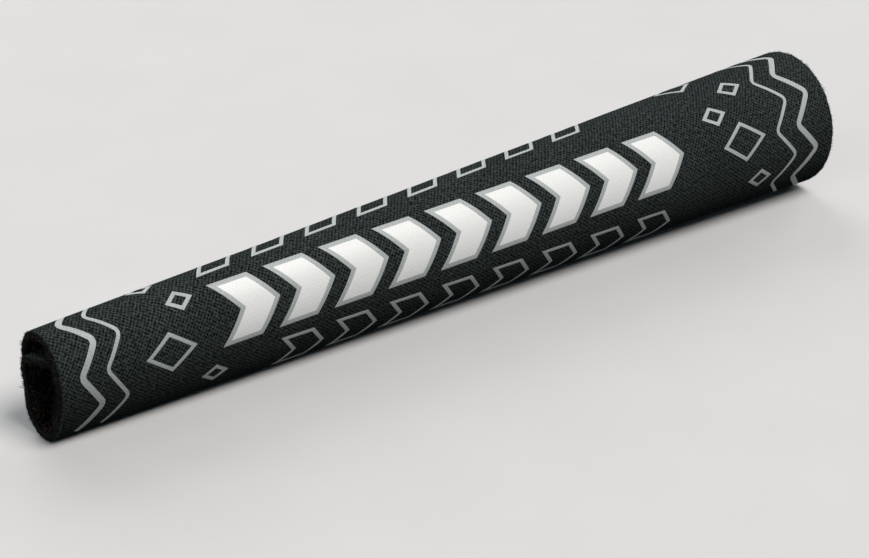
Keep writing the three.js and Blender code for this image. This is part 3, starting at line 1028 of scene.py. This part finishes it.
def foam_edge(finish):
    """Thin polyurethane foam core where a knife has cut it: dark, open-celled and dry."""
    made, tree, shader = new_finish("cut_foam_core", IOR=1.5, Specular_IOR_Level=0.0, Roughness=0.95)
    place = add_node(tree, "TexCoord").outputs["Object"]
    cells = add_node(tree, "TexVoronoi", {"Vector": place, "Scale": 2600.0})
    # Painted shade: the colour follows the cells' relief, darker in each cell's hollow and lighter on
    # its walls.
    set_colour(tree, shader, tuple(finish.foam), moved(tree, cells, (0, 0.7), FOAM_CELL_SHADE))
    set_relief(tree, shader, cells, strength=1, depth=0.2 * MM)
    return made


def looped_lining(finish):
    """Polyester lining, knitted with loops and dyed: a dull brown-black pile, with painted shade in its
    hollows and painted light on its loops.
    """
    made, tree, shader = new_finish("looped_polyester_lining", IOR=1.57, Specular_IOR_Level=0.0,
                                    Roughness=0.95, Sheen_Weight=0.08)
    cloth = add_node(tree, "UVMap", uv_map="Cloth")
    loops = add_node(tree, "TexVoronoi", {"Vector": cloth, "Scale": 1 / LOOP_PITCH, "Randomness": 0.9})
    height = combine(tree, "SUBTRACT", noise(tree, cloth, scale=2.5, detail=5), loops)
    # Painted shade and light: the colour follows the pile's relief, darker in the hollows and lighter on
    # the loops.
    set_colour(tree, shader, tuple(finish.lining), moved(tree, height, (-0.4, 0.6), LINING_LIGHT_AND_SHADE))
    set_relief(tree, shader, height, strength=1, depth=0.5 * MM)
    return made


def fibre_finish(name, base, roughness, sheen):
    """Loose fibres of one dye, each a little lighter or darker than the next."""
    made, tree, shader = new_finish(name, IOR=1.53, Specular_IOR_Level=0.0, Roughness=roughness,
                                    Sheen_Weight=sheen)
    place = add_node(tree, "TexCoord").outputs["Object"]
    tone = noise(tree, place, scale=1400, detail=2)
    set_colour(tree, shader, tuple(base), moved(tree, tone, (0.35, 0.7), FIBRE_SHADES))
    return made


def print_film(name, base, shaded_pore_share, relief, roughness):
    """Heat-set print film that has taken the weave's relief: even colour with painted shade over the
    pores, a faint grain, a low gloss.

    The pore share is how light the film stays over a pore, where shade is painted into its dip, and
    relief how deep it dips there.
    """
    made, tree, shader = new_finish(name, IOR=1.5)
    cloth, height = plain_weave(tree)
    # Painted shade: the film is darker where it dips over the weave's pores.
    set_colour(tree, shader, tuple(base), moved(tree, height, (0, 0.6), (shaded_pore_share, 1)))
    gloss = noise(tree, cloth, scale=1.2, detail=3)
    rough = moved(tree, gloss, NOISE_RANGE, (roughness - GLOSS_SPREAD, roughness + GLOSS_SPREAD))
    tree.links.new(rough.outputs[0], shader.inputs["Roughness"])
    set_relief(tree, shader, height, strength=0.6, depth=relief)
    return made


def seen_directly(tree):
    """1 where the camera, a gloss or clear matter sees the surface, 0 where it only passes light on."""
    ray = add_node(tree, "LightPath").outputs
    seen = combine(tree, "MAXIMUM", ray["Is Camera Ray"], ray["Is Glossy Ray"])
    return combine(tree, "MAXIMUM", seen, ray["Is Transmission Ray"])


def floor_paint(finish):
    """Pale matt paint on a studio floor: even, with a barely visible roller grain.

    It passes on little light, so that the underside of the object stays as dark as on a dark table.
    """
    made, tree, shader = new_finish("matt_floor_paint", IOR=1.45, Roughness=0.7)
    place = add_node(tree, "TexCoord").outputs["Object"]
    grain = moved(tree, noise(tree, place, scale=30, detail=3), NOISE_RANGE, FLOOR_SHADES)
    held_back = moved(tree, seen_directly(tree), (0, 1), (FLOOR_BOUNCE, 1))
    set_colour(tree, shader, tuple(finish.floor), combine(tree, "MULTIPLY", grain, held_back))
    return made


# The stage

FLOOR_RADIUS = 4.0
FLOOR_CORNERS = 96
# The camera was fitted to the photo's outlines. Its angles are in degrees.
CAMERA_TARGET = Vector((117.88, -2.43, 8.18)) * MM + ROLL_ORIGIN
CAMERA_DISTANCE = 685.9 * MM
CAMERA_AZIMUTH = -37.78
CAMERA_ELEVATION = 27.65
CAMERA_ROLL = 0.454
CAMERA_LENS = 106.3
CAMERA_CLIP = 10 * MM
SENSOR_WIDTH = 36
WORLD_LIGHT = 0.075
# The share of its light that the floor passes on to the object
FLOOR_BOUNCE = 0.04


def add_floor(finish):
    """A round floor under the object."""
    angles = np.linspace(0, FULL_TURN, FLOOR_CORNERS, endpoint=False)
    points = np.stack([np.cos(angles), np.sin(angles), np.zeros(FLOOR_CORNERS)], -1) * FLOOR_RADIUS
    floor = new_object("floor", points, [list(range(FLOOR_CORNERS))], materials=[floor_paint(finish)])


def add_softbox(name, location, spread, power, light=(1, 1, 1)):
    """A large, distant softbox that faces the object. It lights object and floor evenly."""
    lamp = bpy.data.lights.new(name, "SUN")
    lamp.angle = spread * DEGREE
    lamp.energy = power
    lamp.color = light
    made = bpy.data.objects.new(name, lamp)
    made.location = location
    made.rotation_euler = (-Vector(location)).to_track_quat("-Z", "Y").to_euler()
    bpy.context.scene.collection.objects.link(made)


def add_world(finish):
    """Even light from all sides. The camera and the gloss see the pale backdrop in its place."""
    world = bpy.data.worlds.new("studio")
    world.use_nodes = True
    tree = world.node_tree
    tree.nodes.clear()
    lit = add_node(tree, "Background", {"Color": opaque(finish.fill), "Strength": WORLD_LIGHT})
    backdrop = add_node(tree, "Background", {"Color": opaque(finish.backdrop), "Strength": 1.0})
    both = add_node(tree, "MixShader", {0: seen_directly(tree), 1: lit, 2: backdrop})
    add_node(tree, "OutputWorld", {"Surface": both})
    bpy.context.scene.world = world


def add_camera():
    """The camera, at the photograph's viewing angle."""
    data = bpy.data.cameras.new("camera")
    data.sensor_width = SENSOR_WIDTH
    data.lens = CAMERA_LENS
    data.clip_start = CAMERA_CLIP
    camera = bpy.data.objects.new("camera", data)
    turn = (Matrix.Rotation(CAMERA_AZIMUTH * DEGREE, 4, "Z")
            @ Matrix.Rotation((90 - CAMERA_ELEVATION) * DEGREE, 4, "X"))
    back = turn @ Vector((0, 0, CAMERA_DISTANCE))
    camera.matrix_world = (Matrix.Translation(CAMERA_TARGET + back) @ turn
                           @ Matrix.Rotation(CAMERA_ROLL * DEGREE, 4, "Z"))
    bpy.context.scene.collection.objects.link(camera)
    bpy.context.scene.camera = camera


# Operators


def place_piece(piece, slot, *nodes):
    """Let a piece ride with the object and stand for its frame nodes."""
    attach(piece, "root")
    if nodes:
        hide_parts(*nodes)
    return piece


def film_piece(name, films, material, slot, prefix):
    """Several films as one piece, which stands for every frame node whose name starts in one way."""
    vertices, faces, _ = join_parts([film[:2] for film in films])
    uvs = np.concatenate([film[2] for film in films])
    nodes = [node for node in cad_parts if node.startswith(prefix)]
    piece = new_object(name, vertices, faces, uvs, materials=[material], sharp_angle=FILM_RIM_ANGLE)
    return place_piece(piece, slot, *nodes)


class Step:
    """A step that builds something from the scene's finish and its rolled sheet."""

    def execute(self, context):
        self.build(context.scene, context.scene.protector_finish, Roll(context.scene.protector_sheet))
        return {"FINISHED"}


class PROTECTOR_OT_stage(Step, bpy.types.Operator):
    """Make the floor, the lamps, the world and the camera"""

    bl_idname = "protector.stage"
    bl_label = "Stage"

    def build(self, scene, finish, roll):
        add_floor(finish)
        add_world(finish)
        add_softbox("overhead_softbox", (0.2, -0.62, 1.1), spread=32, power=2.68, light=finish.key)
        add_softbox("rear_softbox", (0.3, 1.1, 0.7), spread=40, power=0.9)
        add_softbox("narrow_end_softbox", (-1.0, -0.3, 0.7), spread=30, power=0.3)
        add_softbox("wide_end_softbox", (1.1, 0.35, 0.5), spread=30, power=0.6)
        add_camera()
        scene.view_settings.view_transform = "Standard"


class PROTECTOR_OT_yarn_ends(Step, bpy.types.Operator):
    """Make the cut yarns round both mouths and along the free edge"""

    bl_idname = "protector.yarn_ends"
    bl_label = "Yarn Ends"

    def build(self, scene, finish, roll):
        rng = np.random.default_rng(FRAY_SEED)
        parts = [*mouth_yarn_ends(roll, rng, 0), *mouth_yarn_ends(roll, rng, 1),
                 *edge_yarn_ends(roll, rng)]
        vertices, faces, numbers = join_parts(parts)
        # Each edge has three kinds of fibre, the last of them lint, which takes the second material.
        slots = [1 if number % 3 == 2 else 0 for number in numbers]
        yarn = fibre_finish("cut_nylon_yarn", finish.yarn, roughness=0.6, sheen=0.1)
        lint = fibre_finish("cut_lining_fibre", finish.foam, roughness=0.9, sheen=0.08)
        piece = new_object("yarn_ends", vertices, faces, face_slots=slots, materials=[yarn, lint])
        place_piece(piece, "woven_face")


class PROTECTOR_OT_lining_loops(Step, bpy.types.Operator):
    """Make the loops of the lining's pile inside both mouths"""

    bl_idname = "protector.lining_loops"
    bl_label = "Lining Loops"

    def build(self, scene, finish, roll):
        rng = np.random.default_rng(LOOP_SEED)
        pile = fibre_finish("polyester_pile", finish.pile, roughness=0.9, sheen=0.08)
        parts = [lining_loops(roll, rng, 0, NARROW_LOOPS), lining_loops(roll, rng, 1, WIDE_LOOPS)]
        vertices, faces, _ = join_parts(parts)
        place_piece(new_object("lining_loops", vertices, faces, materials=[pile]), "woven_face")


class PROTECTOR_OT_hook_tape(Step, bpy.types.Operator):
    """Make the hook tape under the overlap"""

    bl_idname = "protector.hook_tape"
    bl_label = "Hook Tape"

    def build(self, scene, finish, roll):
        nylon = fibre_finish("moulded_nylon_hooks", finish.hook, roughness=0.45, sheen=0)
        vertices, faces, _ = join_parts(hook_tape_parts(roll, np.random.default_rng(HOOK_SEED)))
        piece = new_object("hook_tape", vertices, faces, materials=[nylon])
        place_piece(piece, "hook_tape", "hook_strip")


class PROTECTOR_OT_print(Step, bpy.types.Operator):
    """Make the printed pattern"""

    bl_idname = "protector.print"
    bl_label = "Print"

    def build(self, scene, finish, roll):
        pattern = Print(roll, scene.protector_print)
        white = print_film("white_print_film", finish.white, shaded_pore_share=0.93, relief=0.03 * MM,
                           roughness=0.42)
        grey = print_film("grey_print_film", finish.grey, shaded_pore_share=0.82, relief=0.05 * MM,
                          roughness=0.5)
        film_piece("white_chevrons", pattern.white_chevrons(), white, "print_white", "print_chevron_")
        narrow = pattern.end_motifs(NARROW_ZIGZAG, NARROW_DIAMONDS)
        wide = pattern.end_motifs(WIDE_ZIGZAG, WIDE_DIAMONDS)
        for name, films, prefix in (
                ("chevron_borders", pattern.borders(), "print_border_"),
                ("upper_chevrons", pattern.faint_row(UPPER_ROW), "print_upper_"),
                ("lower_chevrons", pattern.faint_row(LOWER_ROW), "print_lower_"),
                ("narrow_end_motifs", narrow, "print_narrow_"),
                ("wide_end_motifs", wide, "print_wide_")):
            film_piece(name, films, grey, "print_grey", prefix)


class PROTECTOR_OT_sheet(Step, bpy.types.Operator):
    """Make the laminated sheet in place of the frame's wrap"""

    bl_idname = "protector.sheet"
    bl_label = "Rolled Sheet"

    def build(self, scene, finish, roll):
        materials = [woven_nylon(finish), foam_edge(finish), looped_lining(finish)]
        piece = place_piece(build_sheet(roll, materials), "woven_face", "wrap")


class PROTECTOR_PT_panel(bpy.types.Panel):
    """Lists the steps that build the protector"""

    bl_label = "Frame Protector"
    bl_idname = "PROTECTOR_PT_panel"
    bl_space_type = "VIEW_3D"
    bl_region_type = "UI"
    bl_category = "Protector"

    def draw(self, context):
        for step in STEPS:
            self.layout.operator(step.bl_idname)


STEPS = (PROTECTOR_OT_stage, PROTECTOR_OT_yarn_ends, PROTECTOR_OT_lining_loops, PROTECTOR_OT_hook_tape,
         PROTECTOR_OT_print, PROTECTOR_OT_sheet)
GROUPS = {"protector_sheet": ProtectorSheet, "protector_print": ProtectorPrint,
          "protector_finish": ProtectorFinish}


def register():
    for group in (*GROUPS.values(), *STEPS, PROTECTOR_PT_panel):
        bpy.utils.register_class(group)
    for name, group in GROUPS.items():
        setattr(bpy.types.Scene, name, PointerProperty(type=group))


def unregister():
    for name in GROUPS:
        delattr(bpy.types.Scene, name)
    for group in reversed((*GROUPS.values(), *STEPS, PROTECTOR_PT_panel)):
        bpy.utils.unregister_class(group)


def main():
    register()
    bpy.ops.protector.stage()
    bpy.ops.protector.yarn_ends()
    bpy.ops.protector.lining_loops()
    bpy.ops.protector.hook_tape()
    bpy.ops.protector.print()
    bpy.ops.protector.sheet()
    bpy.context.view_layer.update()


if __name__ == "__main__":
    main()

□ □ □ □

### What is expected
Copy out all lines from the material above that contain the string "three".

### Solution
Keep writing the three.js and Blender code for this image. This is part 3, starting at line 1028 of scene.py. This part finishes it.
        # Each edge has three kinds of fibre, the last of them lint, which takes the second material.